In The Distraction Addiction I made the argument that our cognitive abilities and facility for using technology— in particular, our possibly unique ability for becoming mentally absorbed in technology-focused tasks— is not new.
In fact, I argue, it’s very old; it defines what it means to be human; the struggle to make and master technologies has sharpened our cognitive abilities; and it’s a capacity that we should embrace and extend, not avoid.
After writing that chapter, I tend to take notice of news about research in physical anthropology and human evolution, like this interesting new study that may help explain when Alzheimer’s appeared in humans, and why.
According to a team led by researchers at the Shanghai Institutes for Biological Sciences, it coevolved with increasing human intelligence.
50,000 to 200,000 years ago, natural selection drove changes in six genes involved in brain development. This may have helped to increase the connectivity of neurons, making modern humans smarter as they evolved from their hominin ancestors. But that new intellectual capacity was not without cost: the same genes are implicated in Alzheimer's disease.
Kun Tang, a population geneticist at the Shanghai Institutes for Biological Sciences in China who led the research, speculates that the memory disorder developed as ageing brains struggled with new metabolic demands imposed by increasing intelligence. Humans are the only species known to develop Alzheimer's; the disease is absent even in closely related primate species such as chimpanzees.

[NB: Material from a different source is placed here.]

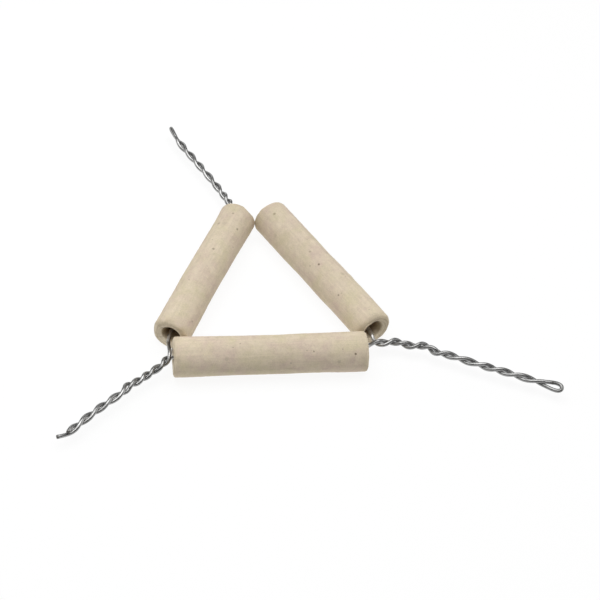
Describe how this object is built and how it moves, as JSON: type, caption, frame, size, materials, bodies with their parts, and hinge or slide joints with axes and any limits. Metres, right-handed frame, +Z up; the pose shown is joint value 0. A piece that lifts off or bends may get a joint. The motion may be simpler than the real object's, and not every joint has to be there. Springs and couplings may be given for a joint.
{
  "type": "pipe clay triangle",
  "caption": "Open triangle of fired-clay tubes strung on one steel wire that is twisted into long legs, for holding a crucible over a burner.",
  "frame": {"origin": "on the plane that the tubes stand on, under the centre of the seat: the point that is equally far from the axes of the tubes", "axes": "+X along the front tube towards the leg with the hairpin eye, which is nearly the longest way across; +Y from the front tube towards the back corner; +Z up"},
  "size_m": [0.1559, 0.1404, 0.0123],
  "materials": {
    "fired_clay": "matte, fine-pored fired pipe clay",
    "steel_wire": "bright drawn wire, galvanised"
  },
  "bodies": {
    "wire": {"wire": "steel_wire"},
    "front_tube": {"front_tube": "fired_clay"},
    "left_tube": {"left_tube": "fired_clay"},
    "right_tube": {"right_tube": "fired_clay"}
  },
  "joints": [
    {"name": "front_tube_roll", "type": "hinge", "parent": "wire", "child": "front_tube", "pos_m": [-0.00134, -0.02272, 0.00615], "axis": [1, 0, 0], "continuous": true},
    {"name": "left_tube_roll", "type": "hinge", "parent": "wire", "child": "left_tube", "pos_m": [-0.01892, 0.0131, 0.00615], "axis": [0.4306, 0.9026, 0], "continuous": true},
    {"name": "right_tube_roll", "type": "hinge", "parent": "wire", "child": "right_tube", "pos_m": [0.01876, 0.01313, 0.00615], "axis": [0.4666, -0.8845, 0], "continuous": true}
  ]
}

As the article abstract explains, the study
developed a new coalescent-based method that collectively assigned human genome regions to modes of neutrality or to positive, negative, or balancing selection. Most importantly, the selection times were estimated for all positive selection signals, which ranged over the last half million years, penetrating the emergence of anatomically modern human (AMH). These selection time estimates were further supported by analyses of the genome sequences from three ancient AMHs and the Neanderthals. A series of brain function-related genes were found to carry signals of ancient selective sweeps, which may have defined the evolution of cognitive abilities either before Neanderthal divergence or during the emergence of AMH. Particularly, signals of brain evolution in AMH are strongly related to Alzheimer's disease pathways.